I spent my life in this area. I went to school, grew up and worked around here. I have many memories. Across the road from Cowley’s farm there is a field near my house called the “Carrigeen”. I can remember long ago when the workmen finished their day’s work with the horses. It was in that field they would put them for the night. Further up the road there is a bend and a small road. This is called “Suil” and it leads down to the “Moan Rua”. I went down this road time and time again. Years back there was an uncle of mine married down there in a little house. It was down a long way. It is no longer there, but there is a new house being built on the road and it is great to see someone using the little road again.

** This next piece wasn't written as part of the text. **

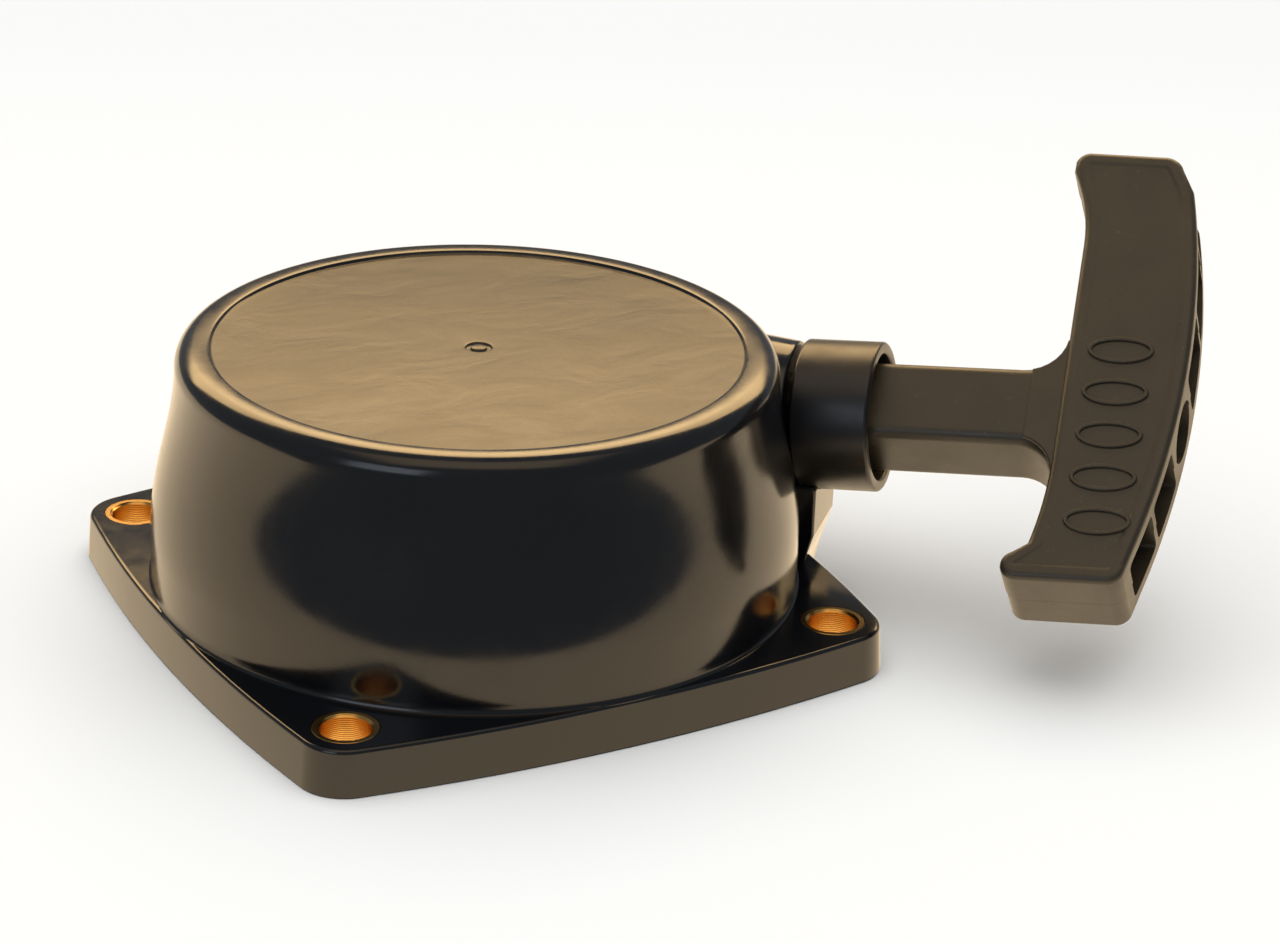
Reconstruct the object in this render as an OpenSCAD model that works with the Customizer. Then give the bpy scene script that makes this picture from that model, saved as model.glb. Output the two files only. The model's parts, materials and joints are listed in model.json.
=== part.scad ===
// Recoil (pull) starter for a small two-stroke engine: a deep moulded drum on a square flange,
// a rope reel on a centre post, a spiral return spring and a T handle on a rope.
// Origin: centre of the flange's underside. +Z points to the closed top of the drum.

/* [Mounting flange] */
// Distance between neighbouring bolt holes
hole_spacing = 76; // [72:0.5:78]
// Flange width across the middle of two opposite sides
flange_across = 96; // [94:0.5:98]
// Thickness of the flange
flange_t = 7; // [5:0.5:8]
// Radius of the flange's corners
corner_r = 7; // [6:0.5:8]
// Radius of the gently bowed sides
side_bow_r = 265; // [240:5:400]
// Outer diameter of a brass bush
bush_od = 9.3; // [8.8:0.1:10]
// Bore of a brass bush, a loose fit on a 6 mm bolt
bush_id = 7; // [6.4:0.1:7.4]

/* [Drum] */
// Overall height from the flange's underside to the rim
drum_h = 42; // [41:0.5:44]
// Radius of the drum where it meets the flange
base_r = 47; // [46:0.25:47.5]
// Radius of the drum at the rim
rim_r = 43.1; // [42:0.1:44]
// Radius of the sunken round panel in the top
panel_r = 38; // [36:0.5:39]
// Depth of the sunken panel
panel_sink = 0.6; // [0.3:0.1:1]
// Wall thickness of the moulding
wall = 2.4; // [2:0.1:2.6]

/* [Reel and rope] */
// Rope diameter
rope_d = 2.8; // [2.4:0.1:3]
// Distance from the reel's axis to the rope where it leaves the reel
rope_line = 25; // [24:0.5:26]
// Height of the middle of the reel's groove
groove_z = 23.5; // [23:0.25:24]
// Width of the reel's groove
groove_w = 8; // [7:0.25:8]
// Outer radius of the reel
reel_r = 33; // [31:0.5:33]
// Angle of the rope line above the flange's plane
rope_rise = 5.5; // [4:0.5:6]
// Radius of the wound turns under the outermost one
coil_r = 23.3; // [22:0.1:23.3]

/* [Pawls] */
// Distance of each pawl's pivot from the reel's axis
pivot_r = 13; // [12.8:0.1:13.2]
// Swing of a pawl from folded in to driving
pawl_swing = 24; // [20:1:24]
// Lag of the friction plate that drives that swing
plate_lag = 30; // [28:1:30]

/* [Handle] */
// Turn of the grip about the rope line, from standing in the rope line's vertical plane
grip_turn = 52; // [40:1:60]
// Thickness of the grip
grip_t = 14; // [13:0.5:15]
// Width of the stem
stem_w = 12.4; // [11:0.2:13]
// Thickness of the stem
stem_t = 12; // [11:0.2:13]
// Radius of the grip's palm side
palm_r = 136; // [120:2:160]

/* [Hidden] */
$fn = 96;
hole = hole_spacing / 2;
half = flange_across / 2;
flange_side_n = 10;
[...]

The farm now belongs to the O’Connor family. The O’Sullivans were before them. There were Lanes, O’Briens and McMahons all living here. There is a well, known as “Allens” near the “Moan Rua”. We got our water from a well near the side of the road. In the summer-time my father would clean out this well by the side of the river and put stones around it.
There was a right of way through the fields when we were going to school. We would go down through O’Connor’s field and cross into Purcell’s and come out beside the lodge. Sometimes Miss Purcell would meet us in the fields. She would make us pick up the buchalans for her. She was a lovely tall nicely mannered lady. Only persons walking used this right of way. The people in this road used it mainly; men working for Jackie Murphy used it as well. There were parts of this very wet because the shaking bog was very close. There were collies in the water by the bridge below my house. I often caught them with the jam jars. There was trout also in it further back stream; at Cowleys there were eels. Years back, cows would fall into drains and the neighbours would get together to pull out the animal.
There was a workman at Cowley’s called Tom Bowler, he was from Doneraile side. He would come down to our house every night. He was great at telling stories. He used to have ghost stories and he would frighten the life out of us. He used to do the crows dance in the kitchen. It was great fun for us.
I worked at Flannery’s and Purcell’s, both were very nice families. I thing Glovers owned Flannery’s, years back. There was a pond up in Murphy’s and we used to call it the “Warren”. In the winter time there would be thick ice and we would go skating. Everyone had nails on the soles of their boots then. There was a gate at the turn of the road below Keane’s called the “Cule” gate, which was in Churchtown House, and before you came to the lodge was the “Ram’s Close”.
There were more Twomey’s who were cousins of mine and lived at the other side of Cowley’s. Dan had a horse and butt and he worked at Flannery’s quarry.Mick was a ganger on the road one time. Dan was born in the house where the late Pad Relihan lived and he later got a cottage. At Cowley’s there was always a dangerous bull. It was said there was an echo and it disturbed the animals, so we would be on our guard. We always had two goats each, tied to the other with a stick. I have good neighbours and we get on well together. From the window facing the south of my house I have a view of the castle of Templeconnell. This is a strong building, badly damaged during the Rebellion of 1641. This castle was originally built by the Magniers, but was later seized by Sir Philip Percival. In 1641 Sir William St. Leger, Lord President of Munster wrote to Sir Philip Percival telling him that some of Magnier’s followers were still occupying Templeconnell and he asked Sir Philip for permission to remove them.
Sir Percival, writing to a Mr.Gall, 13th November 1643, complained of the great injuries done to him since the cessation. In an abstract enclosed he complained that Edward Magnier and his son made prisoners of some of his men. On the same day, some of the Irish, being admitted in a friendly manner into the Castle, treacherously seized upon the wardens and took possession of the Castle. Barry of Buttevant, being chief in the matter, went on and seized corn on adjoining townlands. John Hodder, writing from Cork on March 8th, 1649, told Lady Percival that if men had not been sent to guard the Castle of Templeconnell and Walshestown, they would have been burnt by the Irish, as was the fate of the Annagh Castle.
In 1659 there were five English and eighteen Irish families living on the town-land of Templeconnell. As I remember Templeconnell Castle, it stood tall and bare on the verge of the Moanroe bog. A large gaping hole showed in the centre of the eastern face. On the side facing Biddy’s Tree, a cut out image could be seen high up on the Castle wall. Some of the old people in the district said it was the face of Queen Elizabeth 1.